Secondo un rapporto pubblicato da SOS Impresa e presentato in Commissione Antimafia lo scorso anno, le mafie avrebbero fatturato 138 miliardi di euro solo nel 2010. Se fosse un’azienda, il crimine organizzato sarebbe la maggiore azienda d’Italia, superando di gran lunga colossi come Eni, Exor, Assicurazioni Generali ed Enel.
Stiamo attenti. Quella di SOS Impresa è una stima di un fenomeno che non osserviamo direttamente (come la corruzione) e possiede larghi margini di incertezza. Ma anche se il vero fatturato annuale fosse la metà di quello mostrato sopra, che le mafie siano tra le maggiori potenze economiche di questo paese rimarrebbe comunque indiscusso.
Con i profitti ricavati da quei fatturati (100 miliardi, sempre secondo SOS Impresa) le mafie penetrano nell’economia legale. Si scoprono imprenditrici. Sono 1708 le aziende confiscate perché gestite da imprenditori appartenenti o vicini alle cosche. Ed è solo la punta di un iceberg: a Catania indagini sembrano suggerire che dietro alla costruzione degli ultimi centri commerciali ci sia stato il supporto economico delle famiglie locali; nei cantieri della Napoli–Salerno si controllano 53 imprese sospette d’infiltrazione; e neanche con le misure preventive già prese sembra possibile tenere le mafie fuori dall’Expo di Milano.
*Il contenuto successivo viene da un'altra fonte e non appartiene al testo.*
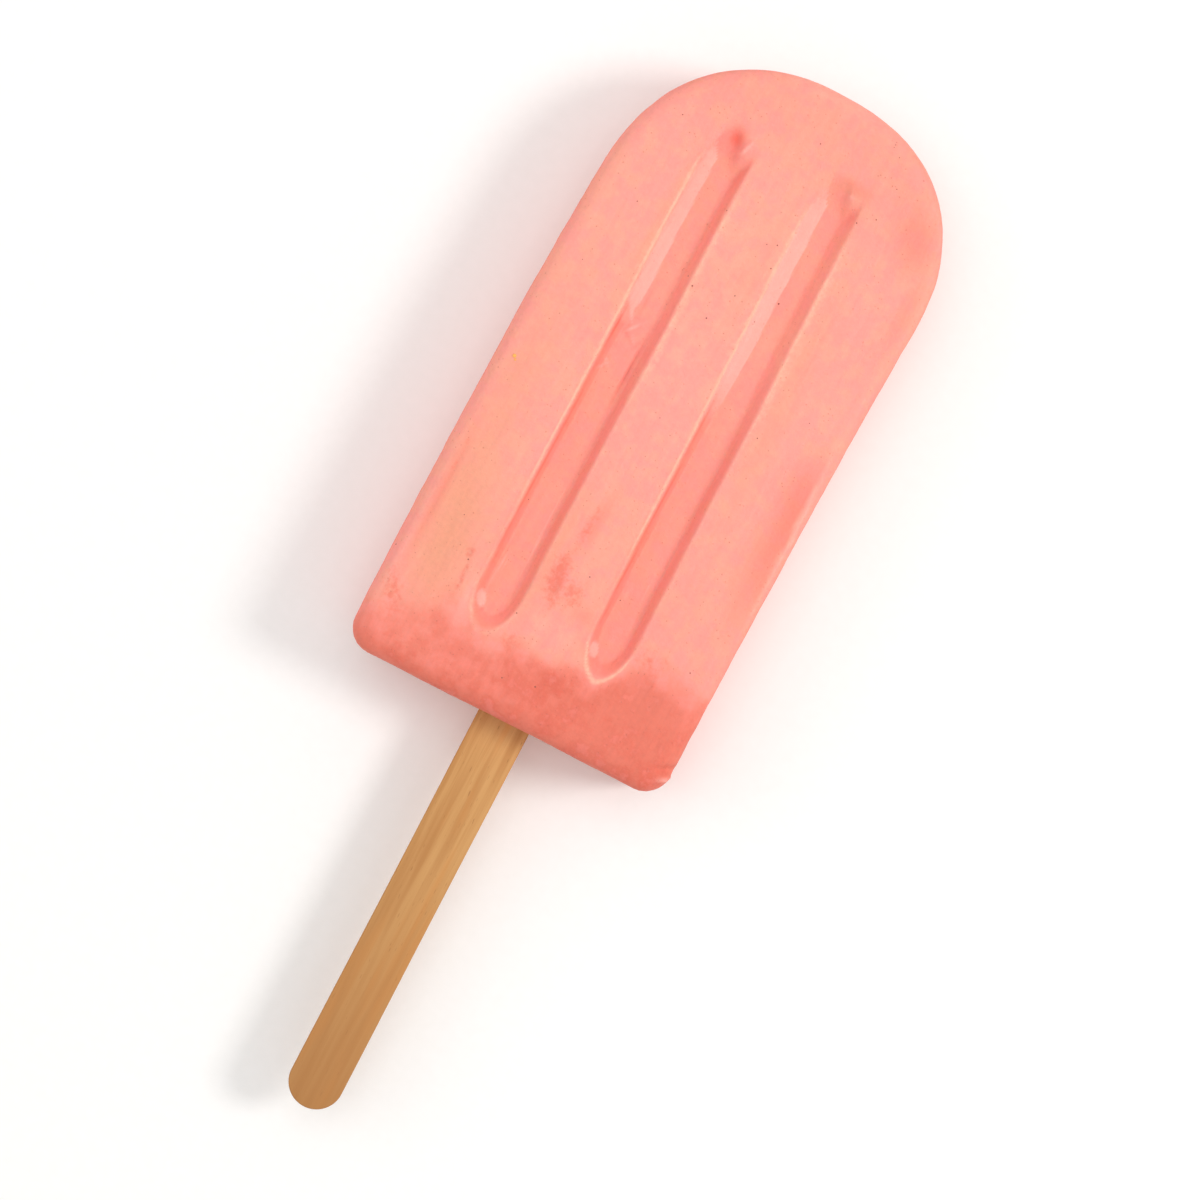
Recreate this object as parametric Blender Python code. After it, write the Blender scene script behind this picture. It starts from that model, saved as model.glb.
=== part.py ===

Le conseguenze per l’economia italiana sono disastrose, tanto da essere citate come una delle minacce principali alla sicurezza interna del paese. L’infiltrazione mafiosa comporta la distorsione dei mercati e della concorrenza, assieme ad una stagnazione dell’innovazione. Ci pensi due o tre volte prima di aprire un’azienda pulita in un settore economico a presenza mafiosa. E in tal caso, l’istinto a innovare il proprio modello di business e ottenere nuovi margini di competitività sarebbe molto probabilmente soppresso dalla paura di ritorsioni e intimidazioni.
La mafia ferma lo sviluppo economico, ed è fondamentale che il nuovo governo ne prenda atto. Urge un ulteriore punto nella proposta Bersani: non una generica “lotta alle mafie” (espressione accorpata, distrattamente, con il punto anti-corruzione dal segretario del Pd nella sua apparizione a Che tempo che fa) ma una pragmatica “lotta all’infiltrazione mafiosa”. Le misure comprenderebbero:
1) Una riforma del processo di sequestro, confisca e riuso dei beni mafiosi. E’ prioritario rafforzare l’Agenzia Nazionale dedicata al fenomeno e ridurre le gravissime inefficienze e i ritardi nel riuso dei beni confiscati (temi approfonditi nella presentazione sotto).
2) L’istituzione di un sistema di monitoraggio dell’infiltrazione mafiosa. Sappiamo quali sono i settori economici più a rischio (tra questi figurano costruzioni, smaltimento rifiuti e trasporti) ma non abbiamo idea di quanto realmente siano soggetti all’influenza mafiosa. Per capire se le politiche di contrasto abbiano successo, è essenziale una misura del grado di infiltrazione.
3) La revisione degli strumenti di prevenzione all’infiltrazione. Il rating di legalità serve a ridurre la presenza mafiosa nelle aziende, premiando, con incentivi quali un maggiore accesso al credito, quelle imprese che adottano un’etica antimafia e denunciano tentativi di estorsione e collusione. Tuttavia, sono state avanzate critiche sull’iter burocratico e il processo di controllo che potrebbero rendere lo strumento non così conveniente per le aziende. Revisionare il rating è importante per definire una robusta arma preventiva contro le mafie imprenditrici.
La prima di queste proposte era già presente nel programma del Partito Democratico, sebbene in campagna elettorale non ci sia stato nessun riferimento ad essa (la lotta alle mafie è stata uno dei tanti temi assenti nelle nostre elezioni). Al contrario, nel programma nazionale del Movimento Cinque Stelle le parole “mafia” e “crimine organizzato” non figurano neanche una volta, tanto da suscitare domande tra i grillini stessi. Cosa paradossale, dato che il M5S siciliano può forse vantare il programma antimafia più completo dell’intero panorama politico italiano.
Corruzione e mafia sono le due piaghe che corrompono le basi del sistema Italia. E non si combatte una senza combattere l’altra. Speriamo che il nuovo governo lo tenga in mente.